Ma cosa ha dichiarato in sostanza l’Ambasciatore Breccia durante l’incontro avvenuto in un importante albergo romano con giornalisti e rappresentanti del corpo diplomatico accreditato in Italia?

 

Dopo aver ricordato che la droga è ormai un flagello per il mondo e per l’America Latina l’Ambasciatore ha sottolineato come tantissimi anni di lotta contro il narco traffico abbia prodotto risultati molto deludenti. In compenso sono aumentati gli assassini, il potere delle bande criminali, la corruzione del mondo politico. Inoltre, la tentazione dei facili guadagni illeciti attira un crescente numero di giovani.
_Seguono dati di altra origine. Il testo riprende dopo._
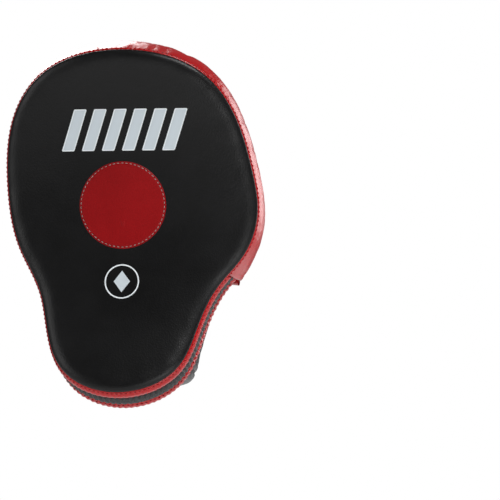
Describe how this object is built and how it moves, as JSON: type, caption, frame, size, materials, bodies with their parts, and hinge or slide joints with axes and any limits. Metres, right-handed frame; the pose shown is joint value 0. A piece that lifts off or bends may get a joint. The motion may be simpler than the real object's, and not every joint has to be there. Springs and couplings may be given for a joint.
{
  "type": "focus mitt",
  "caption": "Bent and padded boxing focus mitt for the right hand, with a finger hood, an elastic wrist end and a folding wrist flap.",
  "frame": {"origin": "middle of the palm surface, where the middle of the palm rests on the pad", "axes": "+Z from the wrist to the fingertips, the striking face looks along -Y, +X is the thumb side"},
  "size_m": [0.1864, 0.113, 0.271],
  "materials": {
    "face_leather": "smooth semi-matt black leather",
    "target_leather": "smooth red leather",
    "wall_leather": "smooth bright red leather",
    "hood_leather": "smooth red leather",
    "cuff_leather": "soft black leather",
    "lining_leather": "thin black lining leather",
    "foam": "closed-cell foam",
    "elastic_webbing": "gathered black elastic webbing",
    "woven_label": "woven white label",
    "hook_tape": "black hook tape",
    "loop_tape": "black loop tape"
  },
  "bodies": {
    "mitt": {"core_foam": "foam", "cuff_thumb_cover": "cuff_leather", "cuff_thumb_foam": "foam", "cuff_thumb_front_binding": "cuff_leather", "cuff_thumb_lining": "lining_leather", "cuff_thumb_rear_binding": "cuff_leather", "face_cover": "face_leather", "finger_wall": "wall_leather", "hood_crown": "hood_leather", "hood_foam": "foam", "hood_hem": "hood_leather", "hood_lining": "lining_leather", "impact_foam": "foam", "label_patch": "woven_label", "loop_patch": "loop_tape", "palm_cover": "lining_leather", "palm_foam": "foam", "pinky_side_panel": "cuff_leather", "pinky_tab": "cuff_leather", "seam_binding": "wall_leather", "target_disc": "target_leather", "thumb_side_panel": "cuff_leather", "wrist_back_strip": "wall_leather", "wrist_elastic": "elastic_webbing", "wrist_front_strip": "wall_leather"},
    "flap_base": {"flap_base_cover": "cuff_leather", "flap_base_foam": "foam", "flap_base_front_binding": "cuff_leather", "flap_base_lining": "lining_leather", "flap_base_rear_binding": "cuff_leather"},
    "flap_tip": {"flap_tip_binding": "cuff_leather", "flap_tip_cover": "cuff_leather", "flap_tip_foam": "foam", "flap_tip_lining": "lining_leather", "hook_patch": "hook_tape"}
  },
  "joints": [
    {"name": "flap_lift", "type": "hinge", "parent": "mitt", "child": "flap_base", "pos_m": [0.02344, 0.04154, -0.0915], "axis": [-0.0625, -0.3079, -0.9494], "range_deg": [0, 80]},
    {"name": "flap_peel", "type": "hinge", "parent": "flap_base", "child": "flap_tip", "pos_m": [-0.03594, 0.03702, -0.09032], "axis": [0.0979, -0.3022, -0.9482], "range_deg": [0, 55]}
  ]
}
Non ha quindi senso proseguire sulla strada del proibizionismo e della tolleranza zero. Questa politica è fallita. Quindi vale la pena di tentare un’altra.

 

Per l’Ambasciatore si tratta anche di una questione sociale. Sempre di più si sta espandendo la ghettizzazione e lo sviluppo di un commercio clandestino soprattutto nelle zone più povere e ai margini delle grandi città. “Per questi e tanti altri motivi”, ha sostenuto, “è forse giunta l’ora di provare una nuova strada, sicuramente molto difficile e complicata ma che merita di essere percorsa. La strada della regolamentazione” ha aggiunto, “non significa certamente la  legalizzazione e la liberazione dell’uso della droga”.

 

In concreto, oggi in Uruguay, a seguito di una decisione molto sofferta in Parlamento, è possibile acquistare e consumare piccole quantità di marijuana per uso personale (massimo 40 grammi al mese) e di consumarla insieme a poche persone. Si può perfino coltivarla in dosi minime a casa. Tutto ciò è accompagnato da un vasto programma d’informazione e sensibilizzazione sui pericoli legati all’uso della droga.

 

Di parere completamente contrario si è dichiarato l’Ambasciatore del Venezuela, Julian Isaias Rodriguez Diaz, per il quale la depenalizzazione finirebbe per aprire semplicemente le porte al ricorso alle droghe più pesanti e a diffondere l’uso anche tra chi non lo faceva per timore della legge. Inoltre, potrebbe incrementare la circolazione della droga nelle carceri e tra i soldati mandati a combattere nei punti caldi del pianeta. Tra le altre cose l’Ambasciatore venezuelano ha voluto  ricordare la netta chiusura alla liberalizzazione delle droghe leggere espressa da Papa Francesco, che da latino americano conosce molto bene il problema nelle sua svariate faccettature.

 

Come c’era da aspettarsi, il dibattito alla fine ha forse creato più dubbi che certezze, anche perché su questo delicato fronte probabilmente non esiste una verità assoluta. Analoghi dubbi hanno accompagnato e accompagnano i dibatti sulla legalizzazione delle bevande alcoliche (da alcuni scienziati ritenute più pericolose della marijuana), dell’aborto o della prostituzione. Su un punto, però, tutti si sono dichiarati d’accordo nel corso del dibattito: l’Uruguay, per il suo elevato tenore culturale, per il fatto che non sia un Paese produttore, che i consumatori di droga siano molto limitati (del resto la popolazione complessiva è inferiore ai quattro milioni) e che rappresenti solo un Paese di transito della droga (soprattutto dall’America Latina verso l’Europa),  può rappresentare un eccellente esperimento da seguire con grande attenzione.